— START OF Materials provided —

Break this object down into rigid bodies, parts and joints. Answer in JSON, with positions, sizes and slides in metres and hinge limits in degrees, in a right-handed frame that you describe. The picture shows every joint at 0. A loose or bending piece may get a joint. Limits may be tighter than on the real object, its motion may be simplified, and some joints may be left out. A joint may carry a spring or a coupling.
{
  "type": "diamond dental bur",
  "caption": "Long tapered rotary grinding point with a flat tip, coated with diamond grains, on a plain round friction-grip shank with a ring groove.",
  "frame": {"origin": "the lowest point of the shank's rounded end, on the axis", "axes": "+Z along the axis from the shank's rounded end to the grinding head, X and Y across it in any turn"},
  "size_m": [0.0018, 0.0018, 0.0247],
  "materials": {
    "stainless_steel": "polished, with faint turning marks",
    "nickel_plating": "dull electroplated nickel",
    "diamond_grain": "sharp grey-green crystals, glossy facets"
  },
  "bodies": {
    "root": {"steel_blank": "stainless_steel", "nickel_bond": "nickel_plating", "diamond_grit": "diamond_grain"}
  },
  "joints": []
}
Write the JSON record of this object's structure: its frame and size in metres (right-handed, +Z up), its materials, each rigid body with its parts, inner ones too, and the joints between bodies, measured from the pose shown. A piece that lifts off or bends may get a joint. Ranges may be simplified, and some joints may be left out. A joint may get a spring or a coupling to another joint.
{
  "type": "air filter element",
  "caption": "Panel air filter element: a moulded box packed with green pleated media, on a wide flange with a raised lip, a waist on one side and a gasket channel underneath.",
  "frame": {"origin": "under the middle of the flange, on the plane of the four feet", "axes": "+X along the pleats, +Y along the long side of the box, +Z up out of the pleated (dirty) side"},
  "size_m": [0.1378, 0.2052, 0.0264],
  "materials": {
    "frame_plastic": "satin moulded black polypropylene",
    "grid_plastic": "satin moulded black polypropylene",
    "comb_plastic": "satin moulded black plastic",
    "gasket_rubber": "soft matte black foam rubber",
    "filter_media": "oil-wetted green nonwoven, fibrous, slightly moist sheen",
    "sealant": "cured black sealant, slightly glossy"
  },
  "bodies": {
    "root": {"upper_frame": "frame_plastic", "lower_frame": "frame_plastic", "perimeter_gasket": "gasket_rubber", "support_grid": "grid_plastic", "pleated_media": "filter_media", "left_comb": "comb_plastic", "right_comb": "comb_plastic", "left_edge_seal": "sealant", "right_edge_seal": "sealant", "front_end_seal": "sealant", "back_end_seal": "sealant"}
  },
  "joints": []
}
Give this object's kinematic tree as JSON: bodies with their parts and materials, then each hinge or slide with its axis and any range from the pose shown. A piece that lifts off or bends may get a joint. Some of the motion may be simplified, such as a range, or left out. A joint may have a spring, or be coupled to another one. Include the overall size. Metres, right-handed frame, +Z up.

— END OF Materials provided —

Exercise:
Could you quote the material above in full, exactly as it stands?

Solution to the exercise:
Break this object down into rigid bodies, parts and joints. Answer in JSON, with positions, sizes and slides in metres and hinge limits in degrees, in a right-handed frame that you describe. The picture shows every joint at 0. A loose or bending piece may get a joint. Limits may be tighter than on the real object, its motion may be simplified, and some joints may be left out. A joint may carry a spring or a coupling.
{
  "type": "diamond dental bur",
  "caption": "Long tapered rotary grinding point with a flat tip, coated with diamond grains, on a plain round friction-grip shank with a ring groove.",
  "frame": {"origin": "the lowest point of the shank's rounded end, on the axis", "axes": "+Z along the axis from the shank's rounded end to the grinding head, X and Y across it in any turn"},
  "size_m": [0.0018, 0.0018, 0.0247],
  "materials": {
    "stainless_steel": "polished, with faint turning marks",
    "nickel_plating": "dull electroplated nickel",
    "diamond_grain": "sharp grey-green crystals, glossy facets"
  },
  "bodies": {
    "root": {"steel_blank": "stainless_steel", "nickel_bond": "nickel_plating", "diamond_grit": "diamond_grain"}
  },
  "joints": []
}
Write the JSON record of this object's structure: its frame and size in metres (right-handed, +Z up), its materials, each rigid body with its parts, inner ones too, and the joints between bodies, measured from the pose shown. A piece that lifts off or bends may get a joint. Ranges may be simplified, and some joints may be left out. A joint may get a spring or a coupling to another joint.
{
  "type": "air filter element",
  "caption": "Panel air filter element: a moulded box packed with green pleated media, on a wide flange with a raised lip, a waist on one side and a gasket channel underneath.",
  "frame": {"origin": "under the middle of the flange, on the plane of the four feet", "axes": "+X along the pleats, +Y along the long side of the box, +Z up out of the pleated (dirty) side"},
  "size_m": [0.1378, 0.2052, 0.0264],
  "materials": {
    "frame_plastic": "satin moulded black polypropylene",
    "grid_plastic": "satin moulded black polypropylene",
    "comb_plastic": "satin moulded black plastic",
    "gasket_rubber": "soft matte black foam rubber",
    "filter_media": "oil-wetted green nonwoven, fibrous, slightly moist sheen",
    "sealant": "cured black sealant, slightly glossy"
  },
  "bodies": {
    "root": {"upper_frame": "frame_plastic", "lower_frame": "frame_plastic", "perimeter_gasket": "gasket_rubber", "support_grid": "grid_plastic", "pleated_media": "filter_media", "left_comb": "comb_plastic", "right_comb": "comb_plastic", "left_edge_seal": "sealant", "right_edge_seal": "sealant", "front_end_seal": "sealant", "back_end_seal": "sealant"}
  },
  "joints": []
}
Give this object's kinematic tree as JSON: bodies with their parts and materials, then each hinge or slide with its axis and any range from the pose shown. A piece that lifts off or bends may get a joint. Some of the motion may be simplified, such as a range, or left out. A joint may have a spring, or be coupled to another one. Include the overall size. Metres, right-handed frame, +Z up.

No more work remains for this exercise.